## Task to carry out
Look through the data below and work out how many lines contain the string "three". Give the number alone.

## The records
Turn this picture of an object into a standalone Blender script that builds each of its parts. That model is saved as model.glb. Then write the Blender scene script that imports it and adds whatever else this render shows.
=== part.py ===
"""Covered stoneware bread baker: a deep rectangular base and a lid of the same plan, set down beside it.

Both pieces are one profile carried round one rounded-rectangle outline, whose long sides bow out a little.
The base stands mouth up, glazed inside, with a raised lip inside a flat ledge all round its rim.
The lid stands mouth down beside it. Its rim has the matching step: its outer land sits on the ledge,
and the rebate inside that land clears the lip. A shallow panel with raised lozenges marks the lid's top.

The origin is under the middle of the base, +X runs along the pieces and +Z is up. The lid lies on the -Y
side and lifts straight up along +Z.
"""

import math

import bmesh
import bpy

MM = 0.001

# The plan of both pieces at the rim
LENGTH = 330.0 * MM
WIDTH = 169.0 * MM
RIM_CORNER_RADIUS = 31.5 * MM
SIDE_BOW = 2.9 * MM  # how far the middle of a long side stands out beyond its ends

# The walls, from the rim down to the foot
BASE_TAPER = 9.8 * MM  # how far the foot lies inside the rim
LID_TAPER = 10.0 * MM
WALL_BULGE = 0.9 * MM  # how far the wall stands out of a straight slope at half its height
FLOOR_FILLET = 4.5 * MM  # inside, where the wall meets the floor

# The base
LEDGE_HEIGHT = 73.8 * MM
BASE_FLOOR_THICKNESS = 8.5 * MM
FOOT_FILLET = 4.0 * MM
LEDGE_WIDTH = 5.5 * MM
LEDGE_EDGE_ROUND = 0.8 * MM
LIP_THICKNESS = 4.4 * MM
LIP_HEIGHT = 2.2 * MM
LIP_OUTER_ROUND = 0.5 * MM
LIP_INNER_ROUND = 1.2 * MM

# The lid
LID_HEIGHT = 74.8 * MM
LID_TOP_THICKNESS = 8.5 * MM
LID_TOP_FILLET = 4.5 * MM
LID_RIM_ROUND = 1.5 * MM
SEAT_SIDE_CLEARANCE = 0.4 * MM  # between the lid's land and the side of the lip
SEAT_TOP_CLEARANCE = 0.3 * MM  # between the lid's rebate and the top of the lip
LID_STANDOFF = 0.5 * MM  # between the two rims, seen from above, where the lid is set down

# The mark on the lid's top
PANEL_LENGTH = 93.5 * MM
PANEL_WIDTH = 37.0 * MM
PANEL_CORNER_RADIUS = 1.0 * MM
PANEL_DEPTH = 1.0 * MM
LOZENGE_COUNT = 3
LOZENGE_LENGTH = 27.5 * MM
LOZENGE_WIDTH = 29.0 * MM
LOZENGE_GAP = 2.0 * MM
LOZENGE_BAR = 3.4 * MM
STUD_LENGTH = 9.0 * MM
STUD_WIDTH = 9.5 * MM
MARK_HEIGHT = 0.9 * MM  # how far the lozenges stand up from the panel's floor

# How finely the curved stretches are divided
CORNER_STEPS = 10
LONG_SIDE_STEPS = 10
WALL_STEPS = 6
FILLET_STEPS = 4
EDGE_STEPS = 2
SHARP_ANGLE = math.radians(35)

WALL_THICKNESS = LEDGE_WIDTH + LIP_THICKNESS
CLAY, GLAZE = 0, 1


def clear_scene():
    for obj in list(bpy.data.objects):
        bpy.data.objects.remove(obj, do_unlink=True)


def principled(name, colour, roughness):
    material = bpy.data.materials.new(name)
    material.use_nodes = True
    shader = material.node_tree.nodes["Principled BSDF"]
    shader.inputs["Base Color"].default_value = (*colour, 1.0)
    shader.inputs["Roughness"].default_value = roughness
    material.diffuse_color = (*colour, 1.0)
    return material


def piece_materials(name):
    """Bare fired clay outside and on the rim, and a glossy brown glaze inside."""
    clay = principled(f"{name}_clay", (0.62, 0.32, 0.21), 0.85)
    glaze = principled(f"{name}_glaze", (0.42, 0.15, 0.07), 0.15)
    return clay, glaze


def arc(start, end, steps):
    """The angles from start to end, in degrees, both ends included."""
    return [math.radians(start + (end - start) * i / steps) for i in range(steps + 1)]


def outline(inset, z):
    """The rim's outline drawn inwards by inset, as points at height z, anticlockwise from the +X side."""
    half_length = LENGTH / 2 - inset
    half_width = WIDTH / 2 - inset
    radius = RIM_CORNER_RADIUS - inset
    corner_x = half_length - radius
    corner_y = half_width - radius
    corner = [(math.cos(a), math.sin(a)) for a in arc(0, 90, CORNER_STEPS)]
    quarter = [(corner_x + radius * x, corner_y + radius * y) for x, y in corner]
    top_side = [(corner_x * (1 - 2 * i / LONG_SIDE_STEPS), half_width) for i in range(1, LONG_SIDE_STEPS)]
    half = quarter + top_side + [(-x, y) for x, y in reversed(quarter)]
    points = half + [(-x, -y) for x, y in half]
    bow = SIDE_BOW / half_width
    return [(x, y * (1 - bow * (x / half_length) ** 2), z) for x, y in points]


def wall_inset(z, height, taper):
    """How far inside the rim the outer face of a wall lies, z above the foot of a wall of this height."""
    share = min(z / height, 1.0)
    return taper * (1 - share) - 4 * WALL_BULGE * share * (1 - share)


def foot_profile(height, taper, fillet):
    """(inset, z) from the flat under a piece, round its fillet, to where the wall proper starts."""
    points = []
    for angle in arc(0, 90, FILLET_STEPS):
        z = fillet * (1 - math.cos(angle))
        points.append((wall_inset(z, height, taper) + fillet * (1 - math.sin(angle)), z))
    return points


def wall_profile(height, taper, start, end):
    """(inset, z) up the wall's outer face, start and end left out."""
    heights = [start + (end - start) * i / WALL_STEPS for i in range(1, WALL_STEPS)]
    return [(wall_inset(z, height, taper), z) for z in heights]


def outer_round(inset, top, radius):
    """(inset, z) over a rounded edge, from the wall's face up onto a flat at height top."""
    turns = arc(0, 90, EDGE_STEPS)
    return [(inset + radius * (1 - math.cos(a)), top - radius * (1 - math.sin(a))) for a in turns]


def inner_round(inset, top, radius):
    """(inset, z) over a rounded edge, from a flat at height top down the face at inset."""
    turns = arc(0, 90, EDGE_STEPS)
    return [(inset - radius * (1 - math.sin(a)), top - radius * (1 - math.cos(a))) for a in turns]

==

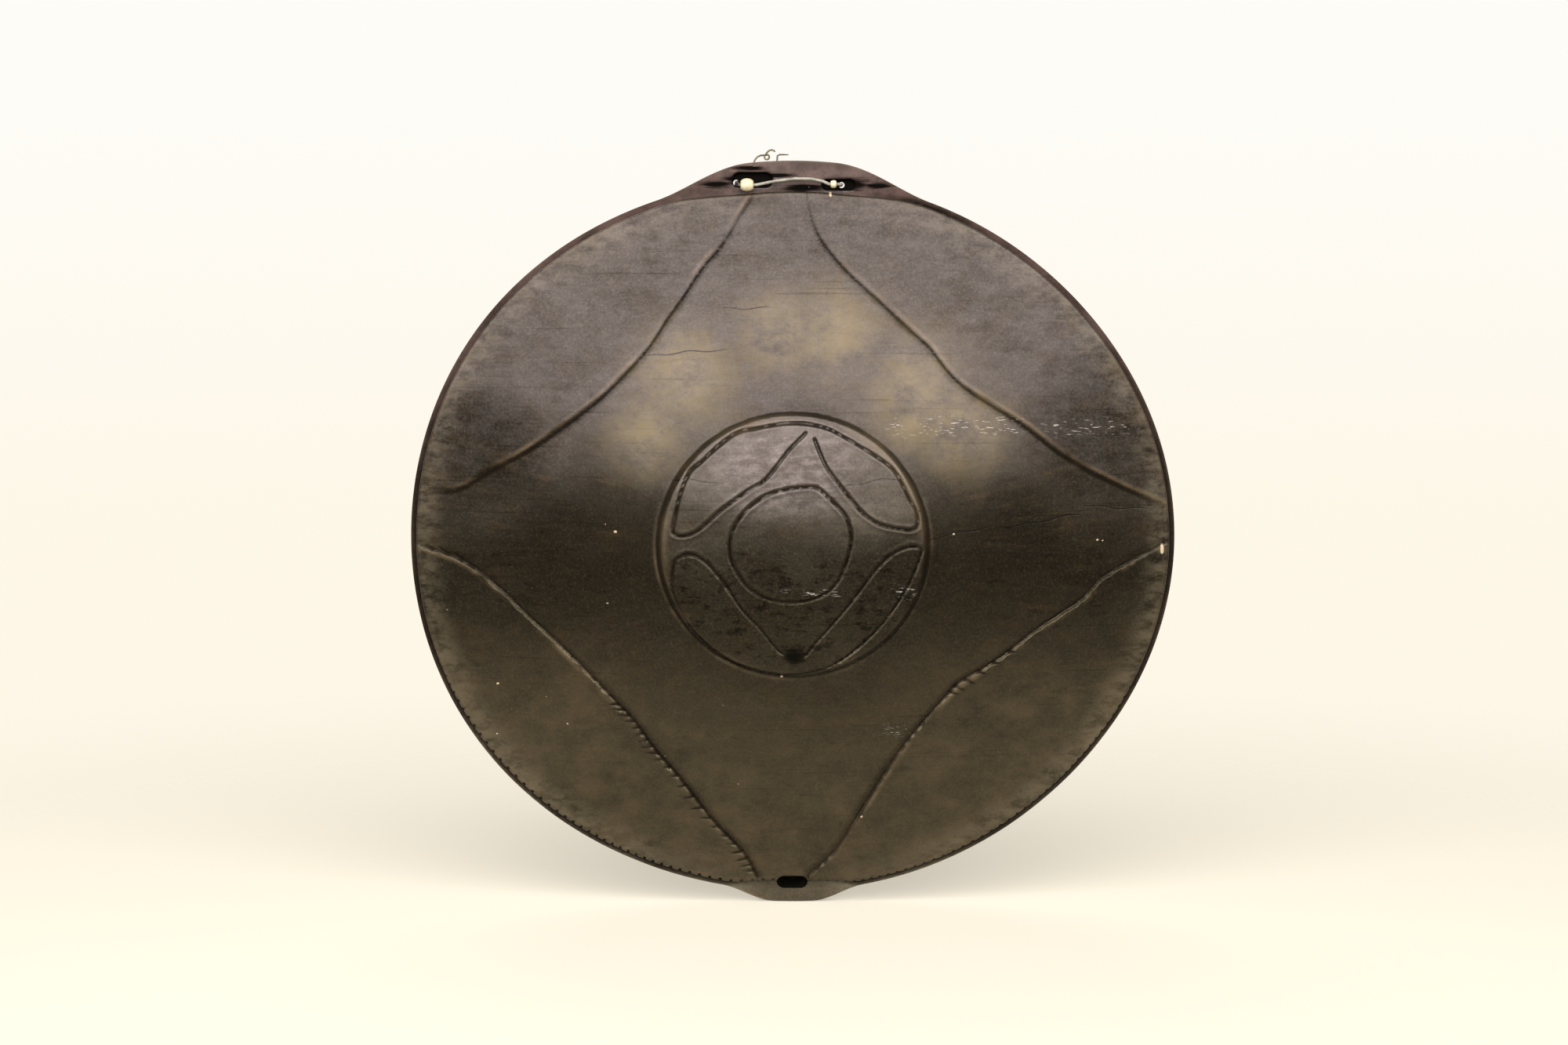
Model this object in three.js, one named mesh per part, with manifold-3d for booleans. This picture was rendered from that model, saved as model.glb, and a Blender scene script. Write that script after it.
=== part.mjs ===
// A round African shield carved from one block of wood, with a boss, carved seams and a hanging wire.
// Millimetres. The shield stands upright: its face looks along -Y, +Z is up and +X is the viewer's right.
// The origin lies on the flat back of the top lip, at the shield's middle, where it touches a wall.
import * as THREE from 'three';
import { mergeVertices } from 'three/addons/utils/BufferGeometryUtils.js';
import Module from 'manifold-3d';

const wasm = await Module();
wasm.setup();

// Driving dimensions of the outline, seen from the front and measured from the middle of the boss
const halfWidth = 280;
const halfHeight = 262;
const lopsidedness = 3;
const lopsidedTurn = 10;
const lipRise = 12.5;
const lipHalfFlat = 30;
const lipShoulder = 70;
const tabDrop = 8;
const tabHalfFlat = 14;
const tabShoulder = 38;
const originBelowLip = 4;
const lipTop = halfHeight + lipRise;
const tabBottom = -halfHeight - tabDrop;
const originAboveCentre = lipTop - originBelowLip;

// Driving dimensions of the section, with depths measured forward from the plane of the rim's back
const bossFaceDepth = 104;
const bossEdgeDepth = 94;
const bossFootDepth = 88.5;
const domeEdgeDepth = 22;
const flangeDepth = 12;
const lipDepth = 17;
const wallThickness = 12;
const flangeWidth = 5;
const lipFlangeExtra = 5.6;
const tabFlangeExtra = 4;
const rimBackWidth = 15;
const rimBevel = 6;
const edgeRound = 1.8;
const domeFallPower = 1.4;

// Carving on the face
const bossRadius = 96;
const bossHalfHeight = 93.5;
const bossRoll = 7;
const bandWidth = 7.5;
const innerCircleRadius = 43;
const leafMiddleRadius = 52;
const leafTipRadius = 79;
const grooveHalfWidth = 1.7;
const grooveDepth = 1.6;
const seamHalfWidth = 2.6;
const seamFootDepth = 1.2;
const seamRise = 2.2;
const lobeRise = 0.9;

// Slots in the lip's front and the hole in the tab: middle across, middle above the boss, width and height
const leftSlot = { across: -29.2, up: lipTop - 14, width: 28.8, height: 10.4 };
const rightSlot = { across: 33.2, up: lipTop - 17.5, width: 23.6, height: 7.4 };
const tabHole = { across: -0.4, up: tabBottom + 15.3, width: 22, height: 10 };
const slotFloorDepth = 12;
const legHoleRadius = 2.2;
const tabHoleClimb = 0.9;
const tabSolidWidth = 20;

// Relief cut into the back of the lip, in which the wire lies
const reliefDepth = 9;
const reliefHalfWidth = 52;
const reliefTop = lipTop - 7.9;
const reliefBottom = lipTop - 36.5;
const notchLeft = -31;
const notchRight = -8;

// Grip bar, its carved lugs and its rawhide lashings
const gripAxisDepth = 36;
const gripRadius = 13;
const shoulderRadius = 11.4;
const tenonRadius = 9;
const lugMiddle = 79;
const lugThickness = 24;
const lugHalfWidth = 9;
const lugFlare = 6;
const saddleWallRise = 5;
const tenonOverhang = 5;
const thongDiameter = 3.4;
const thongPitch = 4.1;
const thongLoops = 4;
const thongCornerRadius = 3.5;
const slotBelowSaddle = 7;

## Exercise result
3